Setting targets for surrogate-based optimization

Abstract

In the context of surrogate-based optimization (SBO), most designers have still very little guidance on when to stop and how to use infill measures with target requirements (e.g., one-stage approach for goal seeking and optimization); the reason: optimum estimates independent of the surrogate and optimization strategy are seldom available. Hence, optimization cycles are typically stopped when resources run out (e.g., number of objective function evaluations/time) or convergence is perceived, and targets are empirically set which may affect the effectiveness and efficiency of the SBO approach. This work presents an approach for estimating the minimum (target) of the objective function using concepts from extreme order statistics which relies only on the training data (sample) outputs. It is assumed that the sample inputs are randomly distributed so the outputs can be considered a random variable, whose density function is bounded (a, b), with the minimum (a) as its lower bound. Specifically, an estimate of the minimum (a) is obtained by: (i) computing the bounds (using training data and the moment matching method) of a selected set of analytical density functions (catalog), and (ii) identifying the density function in the catalog with the best match to the sample outputs distribution and corresponding minimum estimate (a).
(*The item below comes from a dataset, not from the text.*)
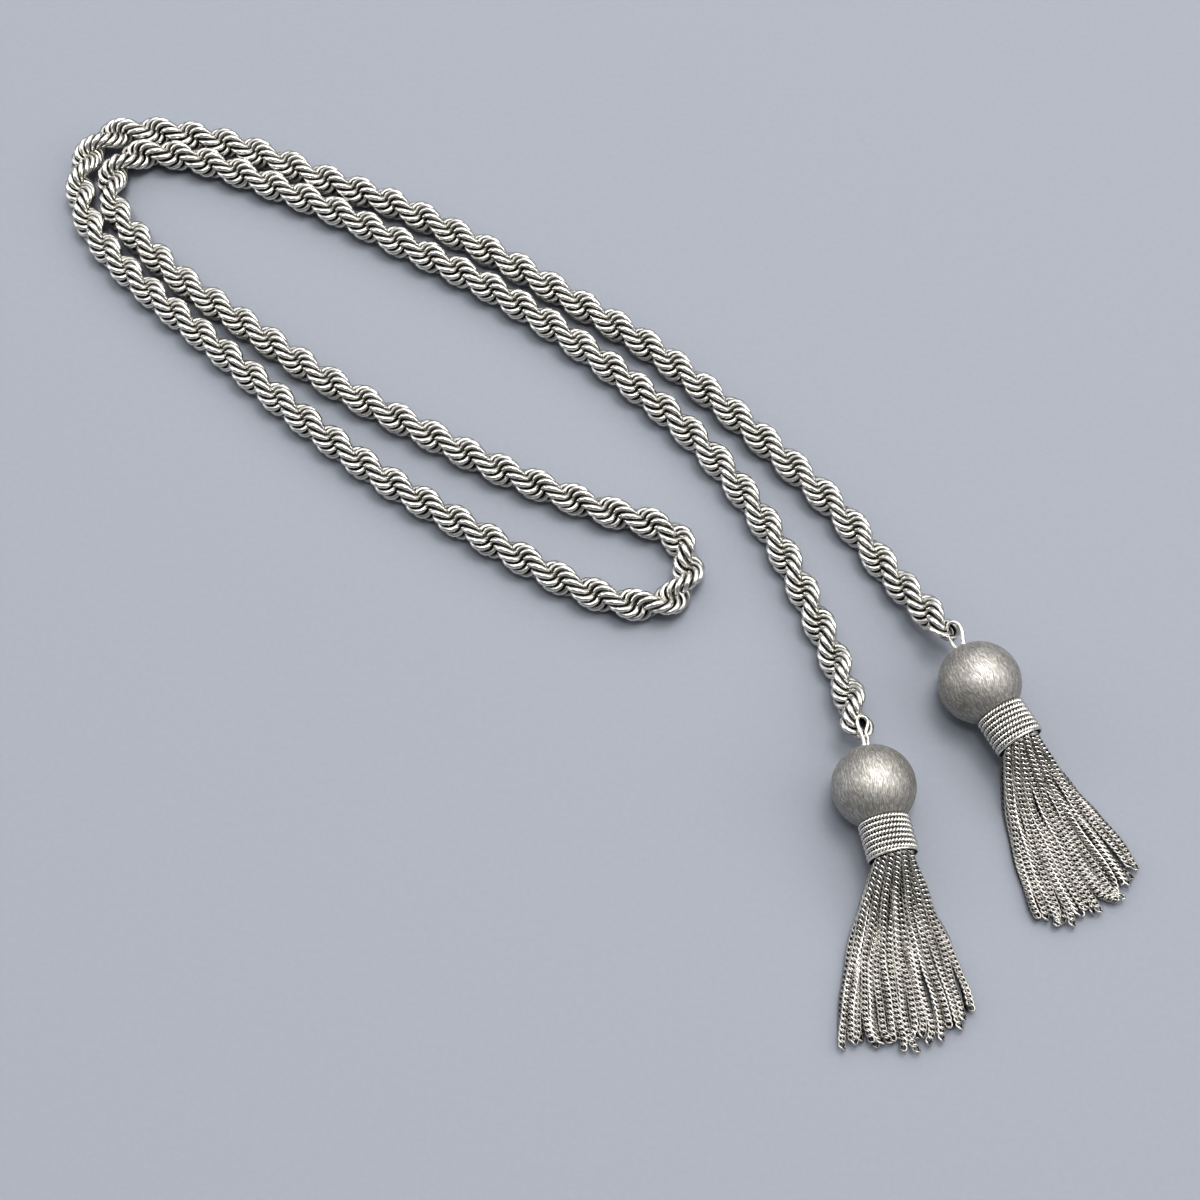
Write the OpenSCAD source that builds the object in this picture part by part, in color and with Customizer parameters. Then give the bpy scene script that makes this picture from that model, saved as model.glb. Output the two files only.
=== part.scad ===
// Tassel necklace: a long rope chain that lies folded in half on a table, with a
// brushed ball, a wound collar and a tassel of fine chains on each free end.
// Lengths are in millimetres, +Z is up, and the origin is on the table under the
// middle of the necklace as it lies.

/* [Rope chain] */
// Thickness of the rope chain over its links
rope_d = 7; // [6:0.1:7]
// Number of flat sides on the rope chain's plain tube
rope_sides = 10; // [8:2:12]

/* [Ball] */
// Diameter of each brushed ball
ball_d = 16; // [14:0.5:17]
// Thickness of the ball's metal
ball_wall = 0.6; // [0.4:0.1:1]
// Opening of the ball inside the collar
ball_hole_d = 5; // [3:0.5:6]

/* [Wire eye] */
// Thickness of the wire eye soldered to the ball
eye_wire = 0.8; // [0.6:0.1:1]
// Width of the eye between the middles of its two legs
eye_width = 2.1; // [1.8:0.1:2.6]
// How far the eye stands out of the ball
eye_reach = 4.2; // [3.5:0.1:5]
// Turn of the eye's plane about the ball's axis
eye_turn = 40; // [0:5:90]

/* [Collar] */
// Outer diameter of the wound collar
collar_d = 10; // [9:0.1:10.5]
// Number of turns of twisted wire
collar_turns = 7; // [6:1:8]
// Thickness of one turn of twisted wire
collar_wire = 1.03; // [0.9:0.01:1.1]
// Width of the plain lip at the collar's mouth
lip_width = 0.5; // [0.3:0.1:0.8]
// How far the lip stands out of the collar's core
lip_rise = 0.3; // [0.1:0.1:0.4]

/* [Tassel] */
// Distance from the ball's middle to the ends of the longest chains
tassel_reach = 48; // [44:1:50]
// Number of locks that the fine chains are gathered in
lock_count = 9; // [7:1:11]
// Height of the chains where they lie spread on the table
lay_height = 2.6; // [2:0.1:3.2]

/* [Hidden] */

silver = "#c9c6c0";
brushed = "#b4b0a9";
fine_silver = "#bdbab4";

// Clearance between neighbouring pieces
gap = 0.12;
round_fn = 64;

// The rope chain's route, from the far ball to the near ball.
// Columns: x, y, and the lift of the rope above lying on the table.
rope_route = [
    [74.5, -22.5, 4], [71, -16.5, 2.2], [66.5, -10, 0.3], [57, 4, 0],
    [48.5, 14, 0], [40, 23, 0], [28, 35, 0], [16, 45.5, 0],
    [2.5, 55, 0], [-10.5, 64, 0], [-23.5, 72.5, 0], [-37, 80.5, 0],
    [-52, 87, 0], [-66, 93.5, 0], [-79, 98, 0], [-91, 100, 0],
    [-98.5, 99.5, 0], [-103.5, 96, 0], [-106, 90, 0], [-106, 83, 0],
    [-103.5, 75.5, 0], [-95, 63.5, 0], [-83.5, 52.5, 0], [-71, 41.5, 0],
    [-59.5, 31, 0], [-47.5, 21, 0], [-35, 11.5, 0], [-21.5, 3, 0],
    [-7.5, -5.5, 0], [3.5, -11.5, 0], [13.5, -15, 0], [20.5, -14.5, 0],
    [24.5, -10.5, 0], [25, -5, 0], [22.5, 0, 0], [17, 3, 0],
    [9, 5.5, 0], [1.5, 8.5, 0], [-14, 15.5, 0], [-28.5, 23.5, 0],
    [-42.5, 31.5, 0], [-56, 40.5, 0], [-69, 50.5, 0], [-81, 60, 0],
    [-91.5, 71, 0], [-96.5, 78, 0], [-98.5, 85, 0], [-97, 90, 0],
    [-93, 92.5, 0], [-87, 92.5, 0], [-79, 90.5, 0], [-64.5, 84.5, 0],
    [-50.5, 78, 0], [-37, 70.5, 0], [-23.5, 63, 0], [-10, 54.5, 0],
    [3, 44.5, 0], [15, 34, 0], [26, 23, 0], [36, 10, 0],
    [44, -4, 0], [50.5, -19, 0], [53.5, -27, 0.3], [55.5, -35, 2.2],
    [56.5, -42.5, 4]
];

// Where each ball lies, the way its tassel points, and how far the lying chains
// spread to each side of that line at their ends.
near_at = [59, -54.5];
near_turn = -78;
near_spread = [-17.5, 8];
far_at = [80.5, -33.5];
far_turn = -61;
far_spread = [-14.5, 8];

ball_r = ball_d / 2;
collar_r = collar_d / 2;
collar_bore_r = collar_r - collar_wire;
// The first turn sits in the corner where the collar meets the ball
collar_start = sqrt(pow(ball_r, 2) - pow(collar_r, 2)) + gap;
collar_end = collar_start + collar_turns * collar_wire + lip_width;

// The head of the bundle sits in the collar
head_r = collar_bore_r - gap;
head_start = ball_r + gap;

// The fine chains fall from the collar's mouth to the table and spread there. A
// fall is the share of the way on which the lowest or the highest chains come down.
fall_start = collar_end + gap;
lower_fall = 0.22;
upper_fall = 0.55;
spread_ease = 1.3;
mouth_half_width = 0.9;
// Each lock is this much wider than its share of the spread
lock_overlap = 1.25;
// The outermost locks end this much sooner, and the ends are uneven by this much
outer_short = 3;
end_uneven = 0.7;
end_waves = 900;
// Steps along a lock lie closer together near the mouth
lock_steps = 7;
step_ease = 1.5;
lock_sides = 12;
disc_thickness = 0.4;

function unit(v) = v / norm(v);

// Direction of the route at point i, from its neighbours
function route_way(route, i) =
    unit(route[min(i + 1, len(route) - 1)] - route[max(i - 1, 0)]);

// One ring of the tube: a polygon square to the route with a corner straight down
function ring_points(centre, way, r, sides) =
    let (across = unit(cross([0, 0, 1], way)), up = cross(way, across))
    [for (k = [0 : sides - 1])
        centre - r * cos(360 * k / sides) * up + r * sin(360 * k / sides) * across];

// A closed tube swept along a route, one ring at each of its points
module swept_tube(route, r, sides) {
    rings = len(route);
    points = [for (i = [0 : rings - 1])
        each ring_points(route[i], route_way(route, i), r, sides)];
    walls = [for (i = [0 : rings - 2], k = [0 : sides - 1])
        let (n = (k + 1) % sides)
        [i * sides + k, i * sides + n, (i + 1) * sides + n, (i + 1) * sides + k]];
    first_cap = [for (k = [sides - 1 : -1 : 0]) k];
    last_cap = [for (k = [0 : sides - 1]) (rings - 1) * sides + k];
    polyhedron(points, concat([first_cap], walls, [last_cap]), convexity = 8);
}

// Puts an end piece, drawn with the ball's middle at the origin and the tassel
// towards +X, where its ball lies on the table
module lay_down(at, turn) {
    translate([at[0], at[1], ball_r]) rotate([0, 0, turn]) children();
}

// Half outline of the ball's metal: x is the distance from its axis and y runs from
// the ball's middle to its opening
module shell_outline() {
    difference() {
        circle(r = ball_r, $fn = round_fn);
        circle(r = ball_r - ball_wall, $fn = round_fn);
        translate([-ball_r - 1, -ball_r - 1]) square([ball_r + 1, ball_d + 2]);
        translate([-1, 0]) square([1 + ball_hole_d / 2, ball_r + 1]);
    }
}

// Hollow ball with its opening towards the tassel and the wire eye behind it
module ball_with_eye() {
    rotate([0, 90, 0]) rotate_extrude($fn = round_fn) shell_outline();
    rotate([eye_turn, 0, 0]) wire_eye();
}

// A narrow loop of round wire: two legs that stand on the ball and a half round
module wire_eye() {
    leg_y = eye_width / 2;
    bend_x = -(ball_r + eye_reach - eye_wire / 2 - leg_y);
    foot_x = -(ball_r - ball_wall / 2);
    for (side = [-1, 1])
        translate([bend_x, side * leg_y, 0])
            rotate([0, 90, 0]) cylinder(d = eye_wire, h = foot_x - bend_x, $fn = 24);
    translate([bend_x, 0, 0]) rotate([0, 0, 90])
        rotate_extrude(angle = 180, $fn = round_fn)
            translate([leg_y, 0]) circle(d = eye_wire, $fn = 24);
}

// Half outline of the collar: x is the distance from its axis and y runs from the
// ball's middle to the mouth. The first turn is cut to the ball that it sits on.
module collar_outline() {
    turn_r = collar_wire * 0.53;
    core_r = collar_r - collar_wire / 2;
    difference() {
        union() {
            translate([collar_bore_r, collar_start])
                square([core_r - collar_bore_r, collar_end - collar_start]);
            for (turn = [0 : collar_turns - 1])
                translate([collar_r - turn_r, collar_start + (turn + 0.5) * collar_wire])
                    circle(r = turn_r, $fn = 32);
            translate([core_r - lip_rise, collar_end - lip_width])
                square([lip_rise * 2, lip_width]);
        }
        circle(r = ball_r + gap, $fn = 128);
    }
}

// Sleeve wound of twisted wire, drawn as plain round turns
module wound_collar() {
    rotate([0, 90, 0]) rotate_extrude($fn = round_fn) collar_outline();
}

// How much of the fall is left at share t of the way, 1 at the mouth and 0 where
// the chains touch down
function fall_left(t, fall) = pow(max(0, 1 - t / fall), 2);

// Distance from the ball's middle to the end of the lock at this share of the spread
function lock_end(share) =
    tassel_reach - outer_short * pow(2 * share - 1, 2)
        - end_uneven * (1 + sin(end_waves * share));

// Middle and half sizes of the lock at this share of the spread, when it is the
// share t of its way from the mouth to its end: [x, y, z, half width, half height]
function lock_section(share, t, spread) =
    let (
        eased = 1 - pow(1 - t, spread_ease),
        end_half_width = (spread[1] - spread[0]) / lock_count / 2 * lock_overlap,
        end_y = spread[0] + end_half_width
            + share * (spread[1] - spread[0] - 2 * end_half_width),
        mouth_y = (2 * share - 1) * (head_r - mouth_half_width),
        mouth_half = sqrt(pow(head_r, 2) - pow(mouth_y, 2)),
        low = (ball_r - mouth_half) * fall_left(t, lower_fall),
        high = lay_height
            + (ball_r + mouth_half - lay_height) * fall_left(t, upper_fall)
    )
    [fall_start + (lock_end(share) - fall_start) * t,
     mouth_y + (end_y - mouth_y) * eased,
     (low + high) / 2 - ball_r,
     mouth_half_width + (end_half_width - mouth_half_width) * eased,
     (high - low) / 2];

// A thin flat disc across the lock, which hull() joins to the next one
module lock_disc(s) {
    translate([s[0], s[1], s[2]]) scale([1, s[3], s[4]])
        rotate([0, 90, 0]) cylinder(r = 1, h = disc_thickness, $fn = lock_sides);
}

// One lock of chains, from the collar's mouth to its end on the table
module lock(share, spread) {
    for (i = [0 : lock_steps - 1])
        hull()
            for (step = [i, i + 1])
                lock_disc(lock_section(share, pow(step / lock_steps, step_ease), spread));
}

// The bundle of chains: a round head inside the collar and the locks fused to it
module tassel(spread) {
    translate([head_start, 0, 0]) rotate([0, 90, 0])
        cylinder(r = head_r, h = fall_start + disc_thickness - head_start, $fn = 32);
    for (i = [0 : lock_count - 1]) lock(i / (lock_count - 1), spread);
}

// The rope chain as a plain tube that lies on the table
module rope_chain() {
    route = [for (p = rope_route) [p[0], p[1], p[2] + rope_d / 2]];
    color(silver) swept_tube(route, rope_d / 2, rope_sides);
}

module ball_near() { color(brushed) lay_down(near_at, near_turn) ball_with_eye(); }
module ball_far() { color(brushed) lay_down(far_at, far_turn) ball_with_eye(); }
module collar_near() { color(silver) lay_down(near_at, near_turn) wound_collar(); }
module collar_far() { color(silver) lay_down(far_at, far_turn) wound_collar(); }
module tassel_near() { color(fine_silver) lay_down(near_at, near_turn) tassel(near_spread); }
module tassel_far() { color(fine_silver) lay_down(far_at, far_turn) tassel(far_spread); }

rope_chain();
ball_near();
collar_near();
tassel_near();
ball_far();
collar_far();
tassel_far();
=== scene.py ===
# Tassel necklace: a silver rope chain folded in half, with a brushed ball, a wound
# collar and a tassel of fine chains on each free end, lying on a table.
import math

import bpy
import numpy as np
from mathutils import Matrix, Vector


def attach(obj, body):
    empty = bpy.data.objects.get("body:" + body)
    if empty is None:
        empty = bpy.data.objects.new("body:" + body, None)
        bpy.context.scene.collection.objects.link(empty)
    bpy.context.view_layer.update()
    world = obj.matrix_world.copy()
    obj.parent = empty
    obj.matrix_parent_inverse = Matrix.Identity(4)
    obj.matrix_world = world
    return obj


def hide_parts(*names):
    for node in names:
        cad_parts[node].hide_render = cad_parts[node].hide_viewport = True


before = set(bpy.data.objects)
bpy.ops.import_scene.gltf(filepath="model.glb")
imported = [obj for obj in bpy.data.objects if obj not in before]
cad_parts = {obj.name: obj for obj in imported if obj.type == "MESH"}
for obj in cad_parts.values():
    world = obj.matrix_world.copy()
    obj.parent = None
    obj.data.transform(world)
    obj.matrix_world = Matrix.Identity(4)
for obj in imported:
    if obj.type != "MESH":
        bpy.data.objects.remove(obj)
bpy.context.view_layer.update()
mm = 0.001
scene = bpy.context.scene
print("necklace: frame loaded")


cameraSettings = {
    "place": (0.0076, -0.1752, 0.36528),  # metres, in the part's frame
    "tiltDegrees": 24,                    # from looking straight down
    "lens": 60,                           # millimetres, as the sensor
    "sensor": 36,
    "clipStart": 0.01,                    # metres
}

tableSettings = {
    "size": 8.0,           # metres
    "colour": (0.285, 0.305, 0.345, 1),
    "fibreShade": 0.93,    # of the colour, in the darker fibres
    "roughness": 0.75,
    "grainScale": 900.0,   # across a metre
    "grainDetail": 3.0,
    "grain": 0.04,
    "grainDepth": 0.0002,  # metres
}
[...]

The proposed approach makes no assumption about the nature of the objective functions, and can be used with any surrogate, and optimization strategy even with high dimensional problems. The effectiveness of the proposed approach was evaluated using a compact catalog of Generalized Beta density functions and well-known analytical optimization test functions, i.e., F2, Hartmann 6D, and Griewangk 10D and in the optimization of a field scale alkali-surfactant-polymer enhanced oil recovery process. The results revealed that: (a) the density function (from a catalog) with the best match to a function outputs distribution, was the same for both large and reduced samples, (b) the true optimum value was always within a 95% confidence interval of the estimated minimum distribution, and (c) the estimated minimum represents a significant improvement over the present best solution and an excellent approximation of the true optimum value.